Summary of Rule Provisions
New §§ 611.360 and 611.410 Advisory voting: The rule requires a nonbinding, advisory vote by voting shareholders of System banks and associations on CEO or other senior officer compensation if compensation increases by 15 percent or more from the previous reporting period or, at associations only, if 5 percent of the voting shareholders petition for the vote. The advisory vote provides shareholders a means to clearly express and easily communicate either their approval or disapproval of CEO or senior officer compensation practices to their institution's board.

§ 620.5(e)(4) Description of liabilities: The rule requires banks and associations to disclose in their annual reports information about supplemental retirement plans for all employees. The disclosure enhances the transparency and completeness of an institution's obligations and commitments.

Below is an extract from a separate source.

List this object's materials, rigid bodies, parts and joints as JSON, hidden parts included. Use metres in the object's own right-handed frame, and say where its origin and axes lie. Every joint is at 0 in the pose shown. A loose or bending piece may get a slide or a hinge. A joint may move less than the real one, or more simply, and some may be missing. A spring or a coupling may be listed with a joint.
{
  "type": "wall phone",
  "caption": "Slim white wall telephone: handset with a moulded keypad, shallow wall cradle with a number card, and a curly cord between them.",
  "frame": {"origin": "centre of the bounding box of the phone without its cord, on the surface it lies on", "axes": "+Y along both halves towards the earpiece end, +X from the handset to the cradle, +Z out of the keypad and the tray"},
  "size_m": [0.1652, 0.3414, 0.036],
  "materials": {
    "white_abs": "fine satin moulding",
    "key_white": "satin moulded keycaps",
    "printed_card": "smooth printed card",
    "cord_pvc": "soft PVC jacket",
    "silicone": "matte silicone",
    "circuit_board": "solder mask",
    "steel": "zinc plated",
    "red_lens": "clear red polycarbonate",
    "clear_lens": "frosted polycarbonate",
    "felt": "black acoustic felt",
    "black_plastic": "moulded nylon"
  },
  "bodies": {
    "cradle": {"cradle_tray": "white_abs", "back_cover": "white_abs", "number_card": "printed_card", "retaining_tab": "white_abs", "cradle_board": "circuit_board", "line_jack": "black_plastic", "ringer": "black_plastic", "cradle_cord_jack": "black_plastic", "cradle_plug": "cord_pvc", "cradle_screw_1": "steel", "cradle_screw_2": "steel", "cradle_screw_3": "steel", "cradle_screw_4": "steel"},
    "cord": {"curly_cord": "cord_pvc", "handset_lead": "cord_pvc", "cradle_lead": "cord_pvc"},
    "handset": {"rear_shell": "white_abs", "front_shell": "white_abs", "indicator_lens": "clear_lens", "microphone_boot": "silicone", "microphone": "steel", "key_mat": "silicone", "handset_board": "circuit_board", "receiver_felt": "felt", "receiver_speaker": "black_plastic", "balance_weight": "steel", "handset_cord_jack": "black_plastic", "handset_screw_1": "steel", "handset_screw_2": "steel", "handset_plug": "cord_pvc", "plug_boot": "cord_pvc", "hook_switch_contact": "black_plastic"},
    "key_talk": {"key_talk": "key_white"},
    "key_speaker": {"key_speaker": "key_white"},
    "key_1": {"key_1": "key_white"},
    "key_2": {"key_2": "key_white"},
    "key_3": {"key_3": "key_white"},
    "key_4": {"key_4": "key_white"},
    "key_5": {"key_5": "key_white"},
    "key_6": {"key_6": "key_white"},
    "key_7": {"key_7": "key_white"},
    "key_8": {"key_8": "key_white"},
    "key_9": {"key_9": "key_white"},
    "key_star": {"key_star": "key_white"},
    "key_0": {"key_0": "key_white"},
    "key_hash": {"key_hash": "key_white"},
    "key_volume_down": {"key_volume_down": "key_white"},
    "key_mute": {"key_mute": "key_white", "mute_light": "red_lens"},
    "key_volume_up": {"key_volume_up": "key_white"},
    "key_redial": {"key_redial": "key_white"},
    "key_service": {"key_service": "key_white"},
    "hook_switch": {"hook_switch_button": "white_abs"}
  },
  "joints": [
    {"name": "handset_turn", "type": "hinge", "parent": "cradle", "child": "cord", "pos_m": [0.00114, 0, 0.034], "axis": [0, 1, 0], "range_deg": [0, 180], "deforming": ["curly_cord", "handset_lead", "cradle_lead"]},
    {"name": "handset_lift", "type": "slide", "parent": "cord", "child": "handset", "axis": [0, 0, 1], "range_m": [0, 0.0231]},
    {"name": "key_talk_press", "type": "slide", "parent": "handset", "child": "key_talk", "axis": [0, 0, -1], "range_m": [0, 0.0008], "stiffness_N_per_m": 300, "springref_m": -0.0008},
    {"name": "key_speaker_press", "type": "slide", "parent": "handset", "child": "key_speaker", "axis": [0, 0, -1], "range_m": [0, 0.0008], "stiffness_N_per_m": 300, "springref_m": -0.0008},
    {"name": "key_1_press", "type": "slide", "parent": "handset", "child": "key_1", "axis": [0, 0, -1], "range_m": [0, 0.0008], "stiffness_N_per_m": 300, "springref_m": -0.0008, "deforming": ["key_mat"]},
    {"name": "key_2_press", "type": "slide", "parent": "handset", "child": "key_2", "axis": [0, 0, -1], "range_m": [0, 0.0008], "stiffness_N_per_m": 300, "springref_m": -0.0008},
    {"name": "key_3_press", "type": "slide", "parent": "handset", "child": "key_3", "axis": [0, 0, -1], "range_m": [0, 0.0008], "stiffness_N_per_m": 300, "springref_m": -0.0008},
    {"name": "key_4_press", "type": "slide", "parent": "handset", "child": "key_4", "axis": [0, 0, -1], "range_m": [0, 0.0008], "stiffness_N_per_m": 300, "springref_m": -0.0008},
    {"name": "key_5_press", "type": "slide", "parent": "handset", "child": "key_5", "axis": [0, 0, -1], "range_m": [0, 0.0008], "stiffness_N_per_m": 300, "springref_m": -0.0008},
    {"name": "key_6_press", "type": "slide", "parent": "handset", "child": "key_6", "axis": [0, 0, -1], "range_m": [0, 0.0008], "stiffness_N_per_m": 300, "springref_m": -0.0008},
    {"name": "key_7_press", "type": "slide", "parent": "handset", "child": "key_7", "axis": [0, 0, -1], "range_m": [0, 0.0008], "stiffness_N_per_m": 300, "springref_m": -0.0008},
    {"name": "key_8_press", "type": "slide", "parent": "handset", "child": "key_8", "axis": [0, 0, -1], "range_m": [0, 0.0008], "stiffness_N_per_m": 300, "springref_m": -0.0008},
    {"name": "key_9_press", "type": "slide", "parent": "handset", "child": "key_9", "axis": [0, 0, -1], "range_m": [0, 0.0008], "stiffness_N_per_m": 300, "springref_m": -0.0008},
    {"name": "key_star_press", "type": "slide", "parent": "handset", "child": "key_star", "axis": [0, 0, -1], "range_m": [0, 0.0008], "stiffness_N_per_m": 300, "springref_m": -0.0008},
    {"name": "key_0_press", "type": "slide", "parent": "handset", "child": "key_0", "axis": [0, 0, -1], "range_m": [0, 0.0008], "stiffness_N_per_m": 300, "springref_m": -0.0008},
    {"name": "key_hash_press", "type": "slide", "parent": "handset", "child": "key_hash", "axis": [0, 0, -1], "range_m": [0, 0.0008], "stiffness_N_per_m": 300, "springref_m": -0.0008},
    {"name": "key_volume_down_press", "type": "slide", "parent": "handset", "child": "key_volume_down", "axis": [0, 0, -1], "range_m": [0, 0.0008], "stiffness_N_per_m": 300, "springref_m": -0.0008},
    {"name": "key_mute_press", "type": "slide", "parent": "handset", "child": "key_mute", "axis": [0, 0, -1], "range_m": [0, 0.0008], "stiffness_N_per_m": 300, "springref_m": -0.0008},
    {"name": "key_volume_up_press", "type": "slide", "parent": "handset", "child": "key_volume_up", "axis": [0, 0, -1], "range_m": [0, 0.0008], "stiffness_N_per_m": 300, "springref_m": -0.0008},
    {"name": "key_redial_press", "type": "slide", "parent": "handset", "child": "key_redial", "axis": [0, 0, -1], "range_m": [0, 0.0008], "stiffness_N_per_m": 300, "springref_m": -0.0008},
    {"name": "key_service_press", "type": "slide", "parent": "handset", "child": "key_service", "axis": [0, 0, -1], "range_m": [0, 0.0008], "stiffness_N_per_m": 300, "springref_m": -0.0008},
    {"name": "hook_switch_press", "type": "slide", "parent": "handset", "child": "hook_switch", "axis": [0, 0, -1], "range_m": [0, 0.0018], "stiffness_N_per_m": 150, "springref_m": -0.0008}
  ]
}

§ 620.6(c)(4) Retirement compensation of senior officers: The rule requires disclosure in a table of pension benefit and supplemental executive retirement plans for senior officers. Disclosures include the name of the plan, years of credited service for the CEO and average years of credited service for the other senior officers, present value of accumulated benefits, and payments made during the fiscal year. The enhanced disclosure provides clarity and transparency on the complete compensation packages for senior officers.

§ 620.6(c)(5) Relationship of compensation of senior officers to institution operations: The rule requires disclosure of the overall risk and reward structure for senior officer compensation plans and practices, the relationship of senior officer compensation to the institution's overall performance, and the relationship of the compensation to the senior officers' performance.
New § 620.15 Notice of significant or material events: The rule requires timely and transparent communication to shareholders and investors of significant or material events that occur at System institutions between annual reporting periods. Boards of directors must develop policies to identify events to be communicated. Notice must be made within 90 days of the event's occurrence. The events may be communicated in either a separate notice to shareholders or as part of the quarterly report to shareholders.

§§ 620.31(b) and 630.6(b)(2) Compensation committee responsibilities: The rule clarifies and enhances the responsibilities of compensation committees to ensure that each committee documents that it determined the following:
• Long-term compensation and retirement benefit obligations are appropriate and not excessive.
• Incentive-based compensation programs and payments consider the potential for future losses or undue risks to the institution.
• Compensation programs support the institution's long-term business strategy and the System's mission.
• Compensation programs for groups of employees other than senior officers pose no imprudent risk to the institution.